Loading an embedding from a pretrained embedding on the Hub or locally, is as straightforward as other modules in Hezar. You can choose your desired model from our Hub and load it like below:

from hezar.embeddings import Embedding

word2vec = Embedding.load("hezarai/word2vec-cbow-fa-wikipedia")

Now let’s just run a simple similarity test between two given words:

word2vec.similarity("هزار", "میلیون")

0.7400991

Embeddings methods¶

Similarity¶

For getting the similarity score between two words, use the following:

similarity_score = word2vec.similarity("سلام", "درود")
print(similarity_score)

0.6196184

Get Top-n Similar Words¶

Find top-n most similar words to a given word like:

from pprint import pprint

most_similar = word2vec.most_similar("هزار", topn=5)
pprint(most_similar)

[{'score': '0.7407', 'word': 'دویست'},
 {'score': '0.7401', 'word': 'میلیون'},
 {'score': '0.7326', 'word': 'صد'},
 {'score': '0.7277', 'word': 'پانصد'},
 {'score': '0.7011', 'word': 'سیصد'}]

Least Similar in a List¶

To get the least similar word in a list or a word that does not match other words in a list, use the following:

least_similar = word2vec.doesnt_match(["خانه", "اتاق", "ماشین"])

'ماشین'

Get Word’s Vector¶

Get the vector for a word by:

vector = word2vec("سلام")

You can also give the model a list of words to get vectors for each of them:

vectors = word2vec(["هوش", "مصنوعی"])

Get the Vocabulary¶

Get the dictionary of the whole vocabulary in the embedding model:

vocab = word2vec.vocab

Vocabulary words and indexes¶

You can also get index of a word in the vocabulary or vise verse:

index = word2vec.word2index("هوش")
word = word2vec.index2word(index)
print(word)

'هوش'

Converting to a PyTorch nn.Embedding¶

You can also get a PyTorch embedding layer from the embedding model:

embedding_layer = word2vec.torch_embedding()
print(embedding_layer)

Embedding(240547, 200)

Training an Embedding Model¶

To train an embedding model, first choose and build your embedding. For this example, we’ll train a Word2Vec model using the CBOW algorithm with a vector dimension of 200.

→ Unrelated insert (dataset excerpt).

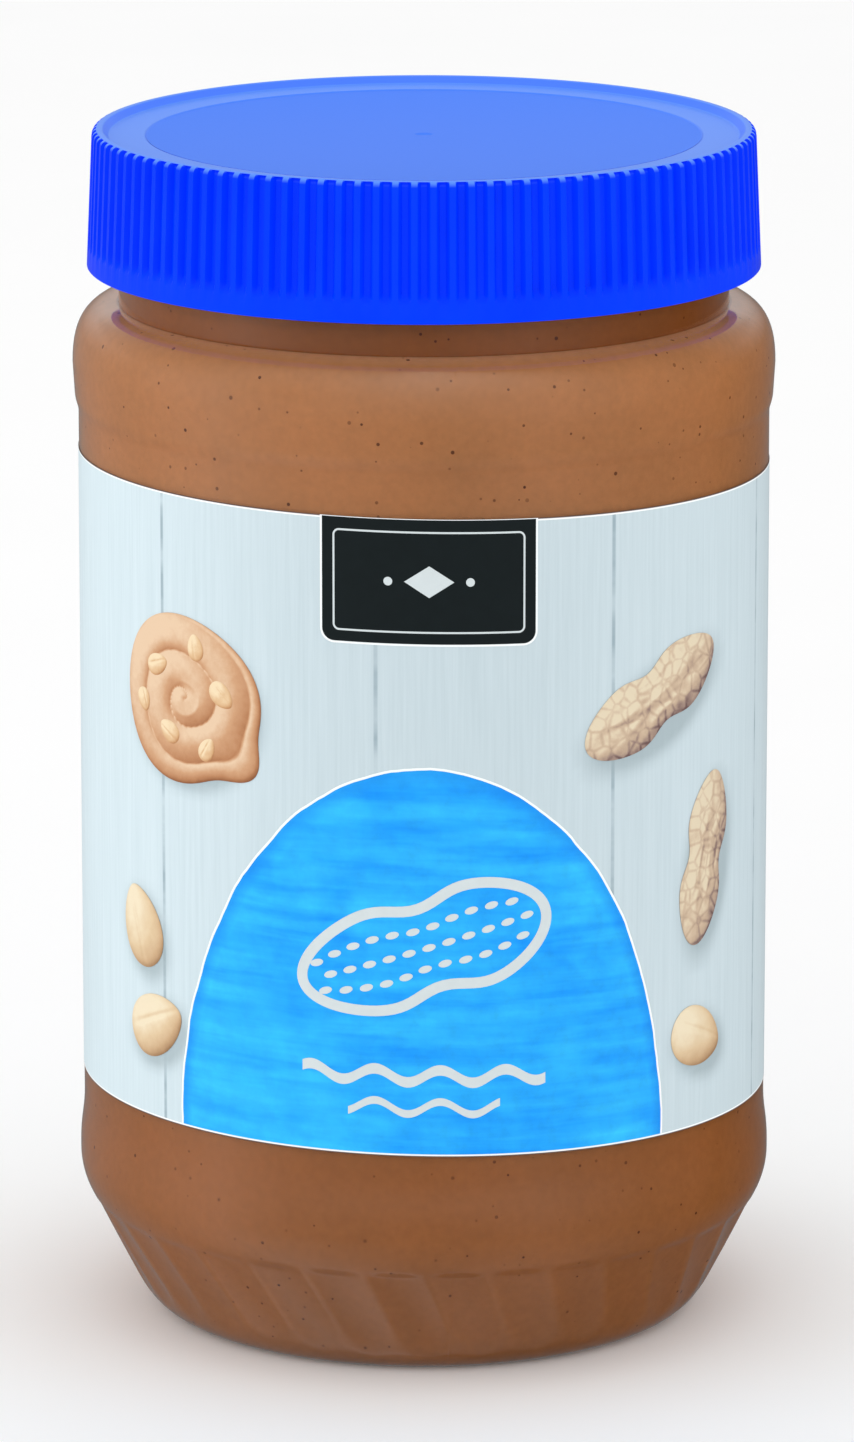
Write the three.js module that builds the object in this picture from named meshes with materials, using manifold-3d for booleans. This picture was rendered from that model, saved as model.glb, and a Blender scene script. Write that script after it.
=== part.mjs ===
// A jar of peanut butter: a clear blow-moulded plastic jar, filled and shut, with a paper label
// wrapped round it and a ribbed screw lid. Millimetres, +Z up. The origin is the centre of the
// ring that the jar stands on, and the middle of the label's front faces -Y.
import * as THREE from 'three';
import { mergeGeometries, mergeVertices } from 'three/addons/utils/BufferGeometryUtils.js';
import Module from 'manifold-3d';

const wasm = await Module();
wasm.setup();

// Shared by all pieces
const gap = 0.3; // between two pieces that touch
const overrun = 1.0; // how far a cutting shape runs past what it cuts
const weldDistance = 1e-5; // corners nearer than this are one corner
const roundSegments = 68; // flats round the jar and the label, two to a flute
const insideSegments = 34; // flats round the inside of the jar and its contents

// Jar, from the ground up. Pairs are a radius and a height on its outer skin
const wall = 1.0;
const pushUpHeight = 3.0; // how far the middle of the base arches up
const pushUpFullness = 0.75; // where between the middle and the ring the arch bends down
const standingInner = 31.0; // radii of the flat ring that touches the table
const standingOuter = 35.1;
const heelCorner = 38.8; // where the sloping side would meet the table
const slopeBottom = { radius: 41.3, height: 4.9 };
const slopeTop = { radius: 48.4, height: 18.6 };
const lowerBand = { radius: 49.0, low: 21.9, high: 24.4 }; // raised band below the label
const wallRadius = 48.5; // the straight side, and the face of the label
const wallLow = 26.9;
const wallHigh = 130.0;
const bandFoot = { radius: 48.9, height: 131.5 }; // the raised band above the label
const bandCrest = { radius: 49.2, height: 136.4 };
const shoulderFullness = 0.69; // 0.55 would be a quarter of an ellipse
const neckRadius = 42.7;
const neckLow = 144.8;
const mouthHeight = 166.3;
const closureBand = { radius: 44.3, foot: 151.0, low: 152.0 }; // what the lid grips
const fillHeight = 157.5; // behind the lid: 1.04 litres of contents

// Flutes moulded into the sloping side
const fluteCount = roundSegments / 2;
const fluteDepth = 0.45;
const fluteTop = 16.9;
const fluteEnd = 1.0; // length over which a flute runs out at each end
const fluteTwist = THREE.MathUtils.degToRad(6); // turn from its top to its foot

// Label
const labelThickness = 0.25;
const labelLow = 34.0;
const labelHigh = 123.5;
const labelSkew = 0.02; // it was put on askew, and drops this much for each unit along +X

// Lid
const lidLow = 149.9;
const lidHigh = 169.2;
const lidFoot = 47.1; // outer radius at the lower edge
const lidShoulder = 46.3; // outer radius where the side ends and the rim rounds over
const rimRound = 0.8;
const rimInner = 44.9;
const ringOuter = 43.9; // flat ring inside the raised rim
const ringHeight = 168.2;
const discRadius = 38.8; // the middle of the top, a small step lower than the ring
const discStep = 0.3;
const ribCount = 113;
const grooveShare = 0.5; // part of each rib's pitch that is groove
const grooveDepth = 0.55;
const grooveLow = 152.5;
const grooveHigh = 168.2;

// A closed geometry as a solid that can be joined and cut
function solidOf(geometry) {
  const bare = geometry.clone();
  bare.deleteAttribute('normal');
  bare.deleteAttribute('uv');
  const merged = mergeVertices(bare, weldDistance);
  const vertProperties = new Float32Array(merged.attributes.position.array);
  const triVerts = new Uint32Array(merged.index.array);
  return new wasm.Manifold(new wasm.Mesh({ numProp: 3, vertProperties, triVerts }));
}

function geometryOf(solid) {
  const { vertProperties, triVerts } = solid.getMesh();
  const geometry = new THREE.BufferGeometry();
  geometry.setAttribute('position', new THREE.BufferAttribute(vertProperties, 3));
  geometry.setIndex(new THREE.BufferAttribute(triVerts, 1));
  geometry.computeVertexNormals();
  return geometry;
}

// Turns an outline of [radius, height] points about the Z axis, from the front round to +X
function turned(outline, segments, startAngle = 0) {
  const points = outline.map(([radius, height]) => new THREE.Vector2(radius, height));
  return new THREE.LatheGeometry(points, segments, startAngle).rotateX(Math.PI / 2);
}

// The jar's skin from the middle of its base to a height on its neck
function skinOutline(topHeight) {
  const slopePoint = (height) => {
    const along = (height - slopeBottom.height) / (slopeTop.height - slopeBottom.height);
    return [THREE.MathUtils.lerp(slopeBottom.radius, slopeTop.radius, along), height];
  };
  const pushUp = new THREE.QuadraticBezierCurve(
    new THREE.Vector2(0, pushUpHeight),
    new THREE.Vector2(standingInner * pushUpFullness, pushUpHeight),
    new THREE.Vector2(standingInner, 0),
  );
  const heel = new THREE.QuadraticBezierCurve(
    new THREE.Vector2(standingOuter, 0),
    new THREE.Vector2(heelCorner, 0),
    new THREE.Vector2(slopeBottom.radius, slopeBottom.height),
  );
  const crestBend = THREE.MathUtils.lerp(bandCrest.height, neckLow, shoulderFullness);
  const neckBend = THREE.MathUtils.lerp(neckRadius, bandCrest.radius, shoulderFullness);
  const shoulder = new THREE.CubicBezierCurve(
    new THREE.Vector2(bandCrest.radius, bandCrest.height),
    new THREE.Vector2(bandCrest.radius, crestBend),
    new THREE.Vector2(neckBend, neckLow),
    new THREE.Vector2(neckRadius, neckLow),
  );
  return [
    ...curvePoints(pushUp, 3),
    ...curvePoints(heel, 3),
    slopePoint(slopeBottom.height + fluteEnd),
    slopePoint(fluteTop - fluteEnd),
    slopePoint(fluteTop),
    slopePoint(slopeTop.height),
    [lowerBand.radius, lowerBand.low],
    [lowerBand.radius, lowerBand.high],
    [wallRadius, wallLow],
    [wallRadius, wallHigh],
    [bandFoot.radius, bandFoot.height],
    ...curvePoints(shoulder, 5),
    [neckRadius, topHeight],
  ];
}

function curvePoints(curve, steps) {
  return curve.getPoints(steps).map((point) => point.toArray());
}

// An open outline moved inwards by an even distance, with its first point kept on the axis
function insetOutline(outline, distance) {
  const normalBetween = ([fromRadius, fromHeight], [toRadius, toHeight]) =>
    new THREE.Vector2(fromHeight - toHeight, toRadius - fromRadius).normalize();
  return outline.map(([radius, height], i) => {
    if (i === 0) {
      return [0, height + distance];
    }
    const before = normalBetween(outline[i - 1], outline[i]);
    const isLast = i === outline.length - 1;
    const after = isLast ? before : normalBetween(outline[i], outline[i + 1]);
    const inwards = before.clone().add(after).normalize();
    inwards.multiplyScalar(distance / inwards.dot(before));
    return [radius + inwards.x, height + inwards.y];
  });
}

// Sinks every second column of vertices between the ends of the flutes, and turns the columns
// a little on their way down, so that the flutes lean
function carveFlutes(geometry) {
  const position = geometry.attributes.position;
  const fluteFoot = slopeBottom.height;
  const columnWidth = Math.PI / fluteCount;
  for (let i = 0; i < position.count; i += 1) {
    const height = position.getZ(i);
    const radius = Math.hypot(position.getX(i), position.getY(i));
    const angle = Math.atan2(position.getX(i), -position.getY(i));
    const isValley = Math.abs(Math.round(angle / columnWidth)) % 2 === 1;
    const isInFlute = height > fluteFoot + fluteEnd / 2 && height < fluteTop - fluteEnd / 2;
    const depth = isValley && isInFlute ? fluteDepth : 0;
    const down = THREE.MathUtils.clamp((fluteTop - height) / (fluteTop - fluteFoot), 0, 1);
    const leaningAngle = angle + fluteTwist * down;
    position.setX(i, (radius - depth) * Math.sin(leaningAngle));
    position.setY(i, -(radius - depth) * Math.cos(leaningAngle));
  }
  return geometry;
}

// A band round the jar that lies askew as the label does
function skewedBand(innerRadius, outerRadius, low, high) {
  const outline = [
    [innerRadius, low],
    [outerRadius, low],
    [outerRadius, high],
    [innerRadius, high],
    [innerRadius, low],
  ];
  const skew = new THREE.Matrix4().makeShear(0, -labelSkew, 0, 0, 0, 0);
  return turned(outline, roundSegments).applyMatrix4(skew);
}

// The clear shell: one even wall, open at the mouth, with a shallow bed where the label lies
function jarGeometry() {
  const outside = turned([...skinOutline(mouthHeight), [0, mouthHeight]], roundSegments);
  const closure = turned(
    [
      [0, closureBand.foot],
      [neckRadius - wall / 2, closureBand.foot],
      [closureBand.radius, closureBand.low],
      [closureBand.radius, mouthHeight],
      [0, mouthHeight],
    ],
    roundSegments,
  );
  const aboveMouth = mouthHeight + overrun;
  const inside = turned(
    [...insetOutline(skinOutline(aboveMouth), wall), [0, aboveMouth]],
    insideSegments,
  );
  const bedRadius = wallRadius - labelThickness - gap;
  const bed = skewedBand(bedRadius, wallRadius + overrun, labelLow - gap, labelHigh + gap);
  const shell = solidOf(carveFlutes(outside))
    .add(solidOf(closure))
    .subtract(solidOf(inside))
    .subtract(solidOf(bed));
  return geometryOf(shell);
}

function peanutButterGeometry() {
  const side = insetOutline(skinOutline(fillHeight), wall + gap);
  return turned([...side, [0, fillHeight]], insideSegments);
}

function labelGeometry() {
  return skewedBand(wallRadius - labelThickness, wallRadius, labelLow, labelHigh);
}

// The lid: a stepped top inside a raised rim, and a slightly tapering side cut into ribs
function lidGeometry() {
  const rim = new THREE.QuadraticBezierCurve(
    new THREE.Vector2(lidShoulder, lidHigh - rimRound),
    new THREE.Vector2(lidShoulder, lidHigh),
    new THREE.Vector2(lidShoulder - rimRound, lidHigh),
  );
  const halfPitch = Math.PI / ribCount;
  const outside = turned(
    [
      [0, lidLow],
      [lidFoot, lidLow],
      ...curvePoints(rim, 2),
      [rimInner, lidHigh],
      [ringOuter, ringHeight],
      [discRadius, ringHeight],
      [discRadius - discStep, ringHeight - discStep],
      [0, ringHeight - discStep],
    ],
    ribCount,
    halfPitch,
  );
  const hollowRadius = closureBand.radius + gap;
  const hollowTop = mouthHeight + gap;
  const hollow = turned(
    [
      [0, lidLow - overrun],
      [hollowRadius, lidLow - overrun],
      [hollowRadius, hollowTop],
      [0, hollowTop],
    ],
    roundSegments,
  );
  const cup = solidOf(outside).subtract(solidOf(hollow));
  return geometryOf(cup.subtract(solidOf(grooveBars())));
}

// The shape of all the grooves: upright bars that lean in with the taper of the lid's side
function grooveBars() {
  const lean = Math.atan((lidFoot - lidShoulder) / (lidHigh - rimRound - lidLow));
  const middleHeight = (grooveLow + grooveHigh) / 2;
  const middleRadius = lidFoot - Math.tan(lean) * (middleHeight - lidLow);
  const grooveWidth = (grooveShare * 2 * Math.PI * middleRadius) / ribCount;
  const barDepth = grooveDepth + overrun;
  const bars = [];
  for (let i = 0; i < ribCount; i += 1) {
    const bar = new THREE.BoxGeometry(grooveWidth, barDepth, grooveHigh - grooveLow);
    bar.rotateX(-lean);
    bar.translate(0, -(middleRadius - grooveDepth + barDepth / 2), middleHeight);
    bar.rotateZ((2 * Math.PI * i) / ribCount);
    bars.push(bar);
  }
  return mergeGeometries(bars);
}

function piece(name, geometry, looks) {
  const mesh = new THREE.Mesh(geometry, new THREE.MeshStandardMaterial(looks));
  mesh.name = name;
  return mesh;
}

const clearPlastic = { color: 0xf2f4f3, roughness: 0.08, transparent: true, opacity: 0.25 };
const peanutButterPaste = { color: 0xa5744c, roughness: 0.55, metalness: 0 };
const coatedPaper = { color: 0xe3eff2, roughness: 0.45, metalness: 0 };
const bluePolypropylene = { color: 0x1f5cff, roughness: 0.35, metalness: 0 };

const peanutButterJar = new THREE.Group();
peanutButterJar.add(piece('jar', jarGeometry(), clearPlastic));
peanutButterJar.add(piece('peanut_butter', peanutButterGeometry(), peanutButterPaste));
peanutButterJar.add(piece('label', labelGeometry(), coatedPaper));
peanutButterJar.add(piece('lid', lidGeometry(), bluePolypropylene));

export default peanutButterJar;
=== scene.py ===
import math

import bmesh
import bpy
from mathutils import Matrix, Vector, noise
from mathutils.geometry import interpolate_bezier


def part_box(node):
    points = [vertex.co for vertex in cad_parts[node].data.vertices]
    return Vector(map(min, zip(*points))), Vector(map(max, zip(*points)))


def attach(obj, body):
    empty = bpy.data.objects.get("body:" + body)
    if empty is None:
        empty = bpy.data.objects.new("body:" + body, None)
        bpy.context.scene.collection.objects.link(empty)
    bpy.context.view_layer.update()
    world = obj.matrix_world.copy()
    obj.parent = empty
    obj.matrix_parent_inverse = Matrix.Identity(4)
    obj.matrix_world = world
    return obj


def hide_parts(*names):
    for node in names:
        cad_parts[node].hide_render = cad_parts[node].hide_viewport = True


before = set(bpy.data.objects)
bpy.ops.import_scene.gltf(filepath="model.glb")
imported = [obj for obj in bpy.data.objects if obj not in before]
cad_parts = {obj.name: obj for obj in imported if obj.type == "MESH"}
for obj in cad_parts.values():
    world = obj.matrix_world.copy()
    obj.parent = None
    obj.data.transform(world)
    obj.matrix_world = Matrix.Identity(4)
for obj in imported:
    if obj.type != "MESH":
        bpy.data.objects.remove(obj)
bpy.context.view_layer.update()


# The view. A long lens stands 1.2 m in front of the jar and looks 13 degrees down on it. The jar
# stands a little left of the middle of the frame, which the lens shift gives.
PHOTO_HEIGHT_PX = 1442
FOCAL_LENGTH_PX = 8746.6
JAR_AXIS_LEFT_OF_MIDDLE_PX = 3
CAMERA_PLACE = (0, -1.2043, 0.3677)      # metres
LOOKING_DOWN = math.radians(13.25)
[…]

from hezar.embeddings import Word2Vec, Word2VecConfig

model = Word2Vec(
    Word2VecConfig(
        vector_size=200,
        window=5,
        train_algorithm="cbow",
        alpha=0.025,
        min_count=1,
        seed=1,
        workers=4,
        min_alpha=0.0001,
    )
)

Now given a list of sentences as the dataset, run training process:

with open("data.txt") as f:
    sentences = f.readlines()

sentences = [s.replace("\n", "") for s in sentences]

word2vec.train(sentences, epochs=5)

Saving and Pushing to the Hub¶

Now you can save and push your model to the Hub:

word2vec.save("word2vec-cbow-200")

word2vec.push_to_hub("<your-hf-username>/word2vec-cbow-200-fa")